▸ Recorded information
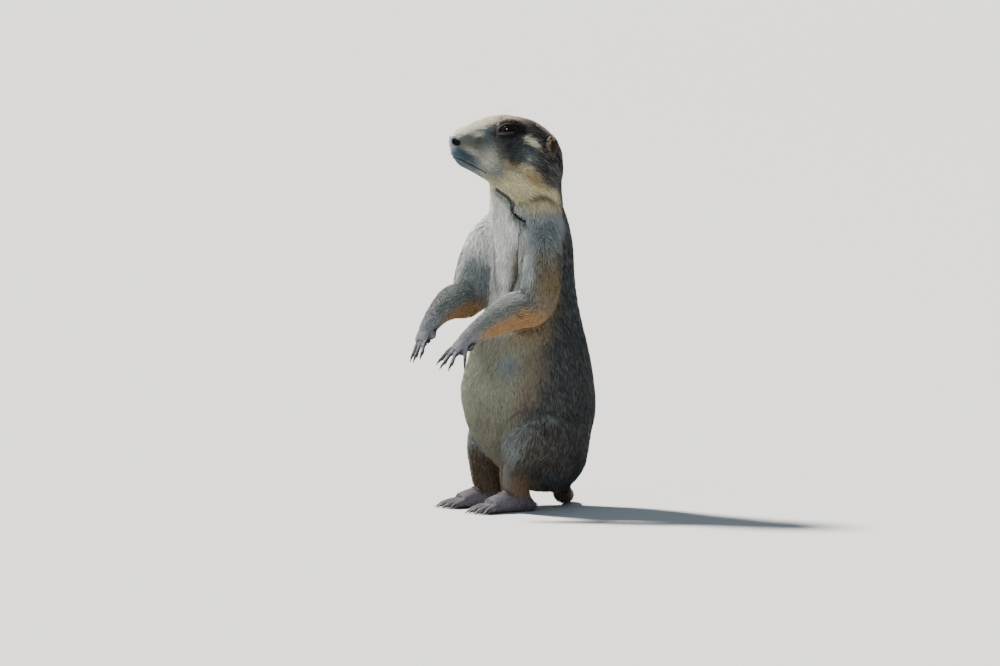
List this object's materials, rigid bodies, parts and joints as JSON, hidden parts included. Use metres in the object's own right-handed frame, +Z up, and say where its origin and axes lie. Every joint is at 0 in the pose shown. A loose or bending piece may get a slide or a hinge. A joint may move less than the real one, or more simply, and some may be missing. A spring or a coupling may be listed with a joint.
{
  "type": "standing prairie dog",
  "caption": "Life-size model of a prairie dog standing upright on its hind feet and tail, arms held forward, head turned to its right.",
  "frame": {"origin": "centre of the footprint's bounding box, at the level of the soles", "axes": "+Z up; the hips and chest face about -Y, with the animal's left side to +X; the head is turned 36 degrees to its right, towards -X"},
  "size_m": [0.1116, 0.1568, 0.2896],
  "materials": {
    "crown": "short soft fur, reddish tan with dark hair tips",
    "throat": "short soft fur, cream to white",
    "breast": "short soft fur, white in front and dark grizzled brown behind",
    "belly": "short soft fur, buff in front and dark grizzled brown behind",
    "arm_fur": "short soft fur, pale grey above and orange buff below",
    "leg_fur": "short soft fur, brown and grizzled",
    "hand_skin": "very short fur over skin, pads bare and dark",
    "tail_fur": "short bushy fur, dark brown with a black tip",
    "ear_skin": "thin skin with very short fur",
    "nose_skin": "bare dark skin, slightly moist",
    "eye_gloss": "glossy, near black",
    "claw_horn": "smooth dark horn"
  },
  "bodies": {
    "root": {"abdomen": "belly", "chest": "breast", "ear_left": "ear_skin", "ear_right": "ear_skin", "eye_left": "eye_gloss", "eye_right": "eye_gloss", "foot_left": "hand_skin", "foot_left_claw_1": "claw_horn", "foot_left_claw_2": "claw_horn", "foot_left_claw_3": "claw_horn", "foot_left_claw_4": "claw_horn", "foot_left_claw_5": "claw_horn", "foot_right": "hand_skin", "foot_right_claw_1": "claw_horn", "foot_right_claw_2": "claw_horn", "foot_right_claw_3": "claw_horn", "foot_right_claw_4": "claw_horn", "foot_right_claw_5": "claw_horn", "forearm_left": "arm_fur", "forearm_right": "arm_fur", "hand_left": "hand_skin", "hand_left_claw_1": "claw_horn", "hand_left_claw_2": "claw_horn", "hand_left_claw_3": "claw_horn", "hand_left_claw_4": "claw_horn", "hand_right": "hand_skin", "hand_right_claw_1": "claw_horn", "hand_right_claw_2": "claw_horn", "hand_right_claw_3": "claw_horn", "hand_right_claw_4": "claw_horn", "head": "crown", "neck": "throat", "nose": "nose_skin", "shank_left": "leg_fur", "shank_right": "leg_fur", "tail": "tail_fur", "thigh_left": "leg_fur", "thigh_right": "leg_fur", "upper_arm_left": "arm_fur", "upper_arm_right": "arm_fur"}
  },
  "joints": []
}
==
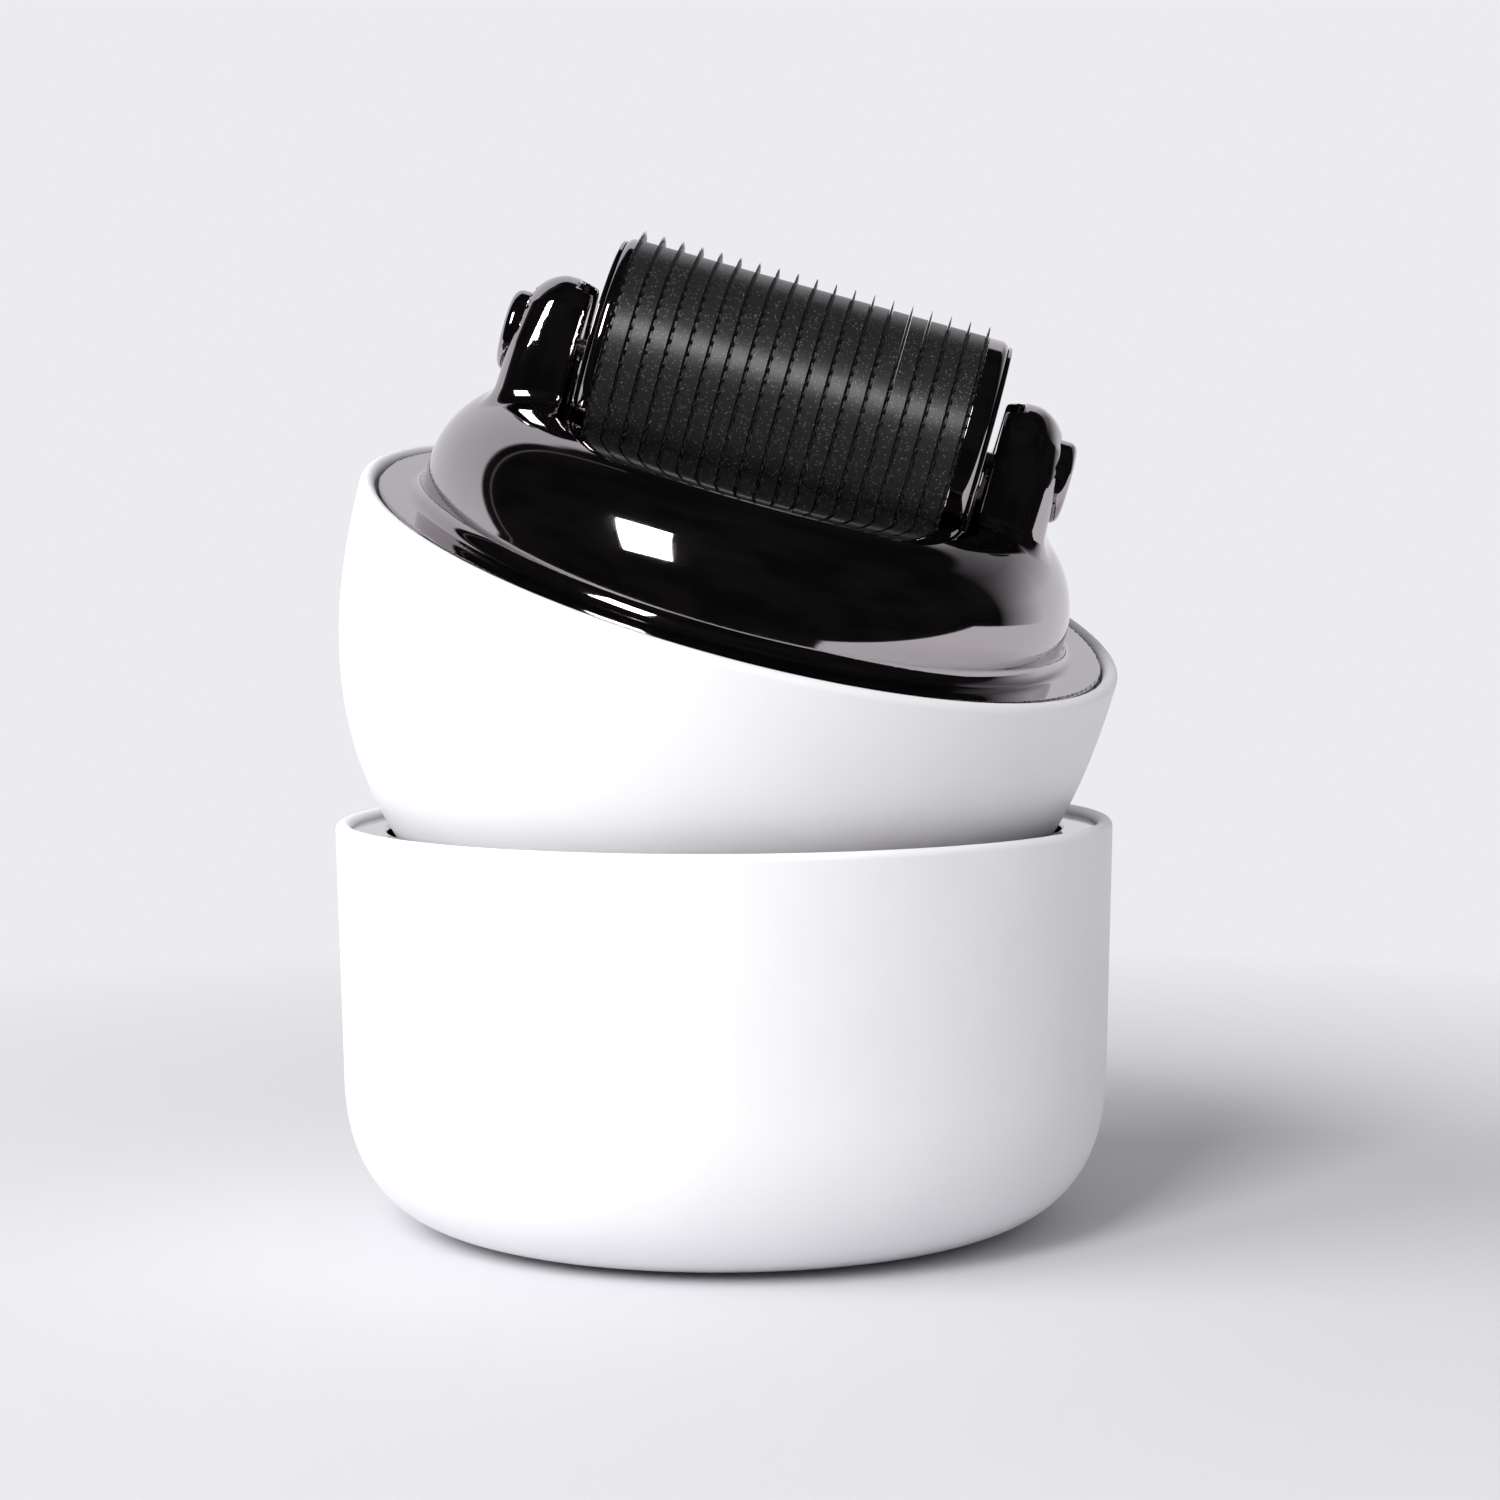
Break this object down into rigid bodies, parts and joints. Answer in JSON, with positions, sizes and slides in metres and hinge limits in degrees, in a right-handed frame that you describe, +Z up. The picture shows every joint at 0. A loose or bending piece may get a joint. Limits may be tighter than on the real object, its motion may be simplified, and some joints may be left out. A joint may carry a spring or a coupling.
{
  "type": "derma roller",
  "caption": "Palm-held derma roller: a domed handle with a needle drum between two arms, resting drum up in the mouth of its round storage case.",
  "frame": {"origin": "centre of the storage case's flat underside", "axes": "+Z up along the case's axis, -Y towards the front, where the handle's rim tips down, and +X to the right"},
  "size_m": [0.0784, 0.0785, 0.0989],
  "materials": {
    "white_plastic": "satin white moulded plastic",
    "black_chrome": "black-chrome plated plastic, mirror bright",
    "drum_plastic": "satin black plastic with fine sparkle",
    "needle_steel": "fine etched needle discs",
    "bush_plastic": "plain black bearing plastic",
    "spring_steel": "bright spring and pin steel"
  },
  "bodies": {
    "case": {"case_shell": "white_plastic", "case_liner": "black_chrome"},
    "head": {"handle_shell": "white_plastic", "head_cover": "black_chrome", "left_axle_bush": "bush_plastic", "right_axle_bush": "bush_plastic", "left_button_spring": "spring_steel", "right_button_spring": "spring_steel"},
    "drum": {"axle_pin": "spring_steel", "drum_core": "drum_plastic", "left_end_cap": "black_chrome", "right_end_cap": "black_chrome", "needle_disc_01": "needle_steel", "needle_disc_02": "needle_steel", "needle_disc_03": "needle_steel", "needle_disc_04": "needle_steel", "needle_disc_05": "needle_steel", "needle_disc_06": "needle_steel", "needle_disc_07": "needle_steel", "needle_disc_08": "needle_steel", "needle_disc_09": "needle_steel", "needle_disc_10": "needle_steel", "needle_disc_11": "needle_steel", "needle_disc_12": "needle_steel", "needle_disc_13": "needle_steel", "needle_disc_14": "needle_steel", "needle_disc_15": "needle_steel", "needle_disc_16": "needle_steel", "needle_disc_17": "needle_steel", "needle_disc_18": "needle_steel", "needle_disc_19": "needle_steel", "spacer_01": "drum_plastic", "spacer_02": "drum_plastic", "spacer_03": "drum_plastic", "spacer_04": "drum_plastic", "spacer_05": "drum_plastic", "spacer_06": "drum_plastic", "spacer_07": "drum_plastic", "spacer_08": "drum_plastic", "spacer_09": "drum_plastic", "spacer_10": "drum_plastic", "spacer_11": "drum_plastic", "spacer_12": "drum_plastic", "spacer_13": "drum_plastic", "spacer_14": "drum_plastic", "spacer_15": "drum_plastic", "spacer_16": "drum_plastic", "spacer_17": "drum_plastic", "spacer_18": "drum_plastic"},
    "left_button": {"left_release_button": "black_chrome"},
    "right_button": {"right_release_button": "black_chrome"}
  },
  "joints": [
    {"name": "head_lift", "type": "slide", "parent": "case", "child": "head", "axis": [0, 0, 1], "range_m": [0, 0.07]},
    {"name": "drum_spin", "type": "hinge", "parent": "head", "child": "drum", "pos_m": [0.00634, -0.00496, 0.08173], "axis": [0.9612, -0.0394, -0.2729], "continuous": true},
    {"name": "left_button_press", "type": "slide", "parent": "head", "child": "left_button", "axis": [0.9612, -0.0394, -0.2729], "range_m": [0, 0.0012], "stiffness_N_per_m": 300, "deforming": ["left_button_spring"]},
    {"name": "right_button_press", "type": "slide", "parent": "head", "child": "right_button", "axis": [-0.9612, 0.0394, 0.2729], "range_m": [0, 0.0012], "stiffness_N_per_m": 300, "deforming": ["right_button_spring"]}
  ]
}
==
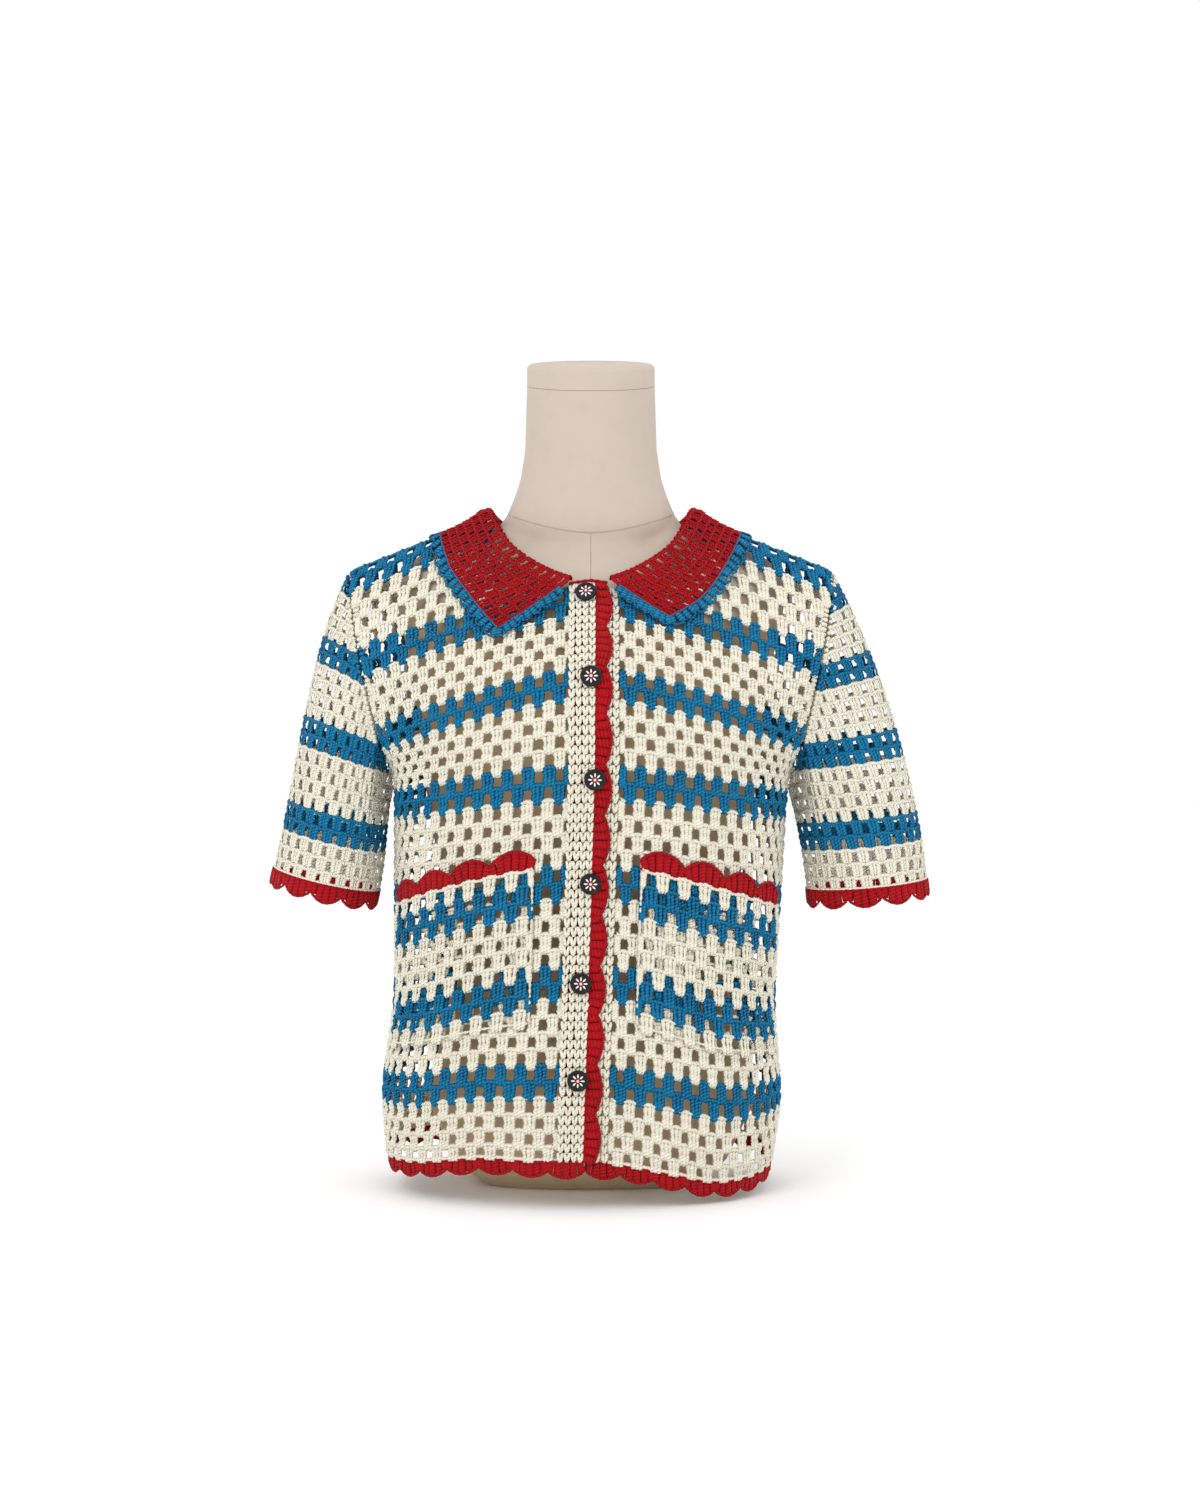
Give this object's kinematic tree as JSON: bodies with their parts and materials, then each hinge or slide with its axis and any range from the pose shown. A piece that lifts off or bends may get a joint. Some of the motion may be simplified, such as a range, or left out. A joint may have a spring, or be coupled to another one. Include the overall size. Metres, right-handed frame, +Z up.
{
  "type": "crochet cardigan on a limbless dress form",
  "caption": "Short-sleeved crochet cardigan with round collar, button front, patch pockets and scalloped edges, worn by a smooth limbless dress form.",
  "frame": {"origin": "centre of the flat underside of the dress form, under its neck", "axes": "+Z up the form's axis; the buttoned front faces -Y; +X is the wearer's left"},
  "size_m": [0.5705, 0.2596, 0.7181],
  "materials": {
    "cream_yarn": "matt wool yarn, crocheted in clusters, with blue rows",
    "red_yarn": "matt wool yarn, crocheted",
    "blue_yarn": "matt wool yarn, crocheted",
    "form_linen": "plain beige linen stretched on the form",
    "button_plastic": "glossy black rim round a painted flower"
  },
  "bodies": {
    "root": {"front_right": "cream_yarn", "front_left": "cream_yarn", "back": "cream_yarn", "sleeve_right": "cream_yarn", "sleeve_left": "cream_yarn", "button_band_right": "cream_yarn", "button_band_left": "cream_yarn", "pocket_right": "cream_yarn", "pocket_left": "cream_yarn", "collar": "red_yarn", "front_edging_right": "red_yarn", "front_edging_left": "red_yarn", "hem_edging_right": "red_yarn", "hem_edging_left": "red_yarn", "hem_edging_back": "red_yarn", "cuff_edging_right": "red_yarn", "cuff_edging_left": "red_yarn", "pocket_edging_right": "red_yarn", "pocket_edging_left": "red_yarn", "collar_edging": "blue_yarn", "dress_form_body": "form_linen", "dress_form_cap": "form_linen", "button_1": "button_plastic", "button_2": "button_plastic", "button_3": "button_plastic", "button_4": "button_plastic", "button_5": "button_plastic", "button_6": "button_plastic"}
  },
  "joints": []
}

▸ Work to complete
Copy out each line of the data where the string "down" appears.

▸ Right answer
Break this object down into rigid bodies, parts and joints. Answer in JSON, with positions, sizes and slides in metres and hinge limits in degrees, in a right-handed frame that you describe, +Z up. The picture shows every joint at 0. A loose or bending piece may get a joint. Limits may be tighter than on the real object, its motion may be simplified, and some joints may be left out. A joint may carry a spring or a coupling.
  "frame": {"origin": "centre of the storage case's flat underside", "axes": "+Z up along the case's axis, -Y towards the front, where the handle's rim tips down, and +X to the right"},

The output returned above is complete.